Le commandant actuel de l’établissement, le sympathique commandant de Bordesouille, en avait de nouveau placé quelques–uns dans cette grande cage.

 

Ce dépôt de remonte et d’étalons est le seul des établissements similaires dont l’accès aux touristes est le plus facile, car il est situé dans la ville même ; les autres le sont à plusieurs kilomètres des villes.

Parmi les personnalités marquantes qui ont visité ce fort joli haras, nous pouvons signaler ; en 1865, l’empereur Napoléon III ; en 1898 : le roi Léopold de Belgique ; en 1905 : le duc de Connaught, frère du roi Edouard VII d’Angleterre ;  le prince Alexandre de Battenberg, la duchesse Béatrix, le prince du Danemark, la duchesse de Schleswig-Holstein, etc etc …leurs noms figurent sur le livre d’or de l’établissement.

 

 

Lors de son voyage en Algérie en avril 1903, le Président Loubet y fit une longue station.

On avait aménagé en haut de la cours principale sous les platanes une élégante tribune décorée de plantes vertes.
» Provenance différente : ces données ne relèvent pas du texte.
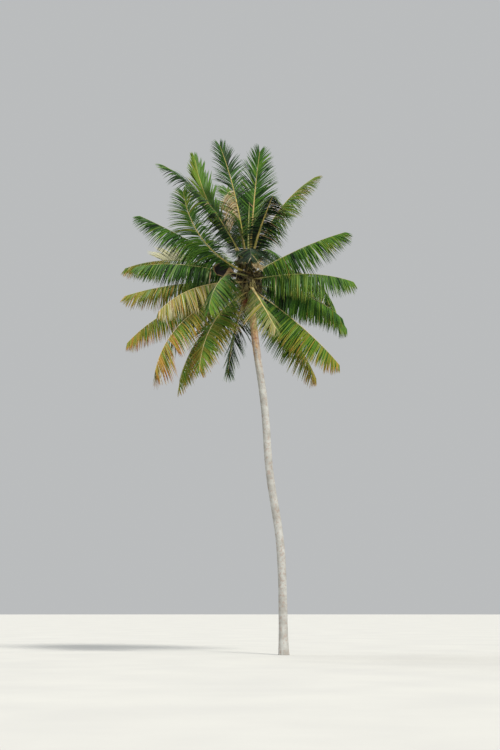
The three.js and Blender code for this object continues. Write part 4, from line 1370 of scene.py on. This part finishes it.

Le chef de l’Etat, accompagné de MM Fallière, président du Sénat, Bourgeois, président de la chambre, Etienne vice président, Delcassé ministre des affaires étrangères, Pelletan ministre de la marine, Marnejouls ministre des travaux publics, le Goff maire, Bérard 1ier adjoint, les généraux Case et Menestrel, etc, etc …..

 

Une cinquantaine des plus beaux étalons défilèrent devant le Président Loubet qui parut y prêter un très grand intérêt  ainsi que son entourage ; le Président Fallière sans doute fatigué par le voyage s’était assoupi.

 

Le défilé de ces géniteurs du 1ier ordre, les plus beaux de leur race, est un véritable régal pour les amateurs, les connaisseurs et même pour les simples spectateurs.

Ces défilés étaient autrefois organisés pour des spectacles équestres : courses, carrousels, etc, … les étalons pour cette  circonstance, étaient parés de surfaix et de cocardes de couleurs différentes selon leur robe : bleue pour les alèzans ; blanche  pour les noirs ; rouge  pour les gris et jaune pour les bais ; ils étaient tenus, chacun à bout de longe, par deux cavaliers. Ces intéressantes exhibitions avaient toujours un très grand succès.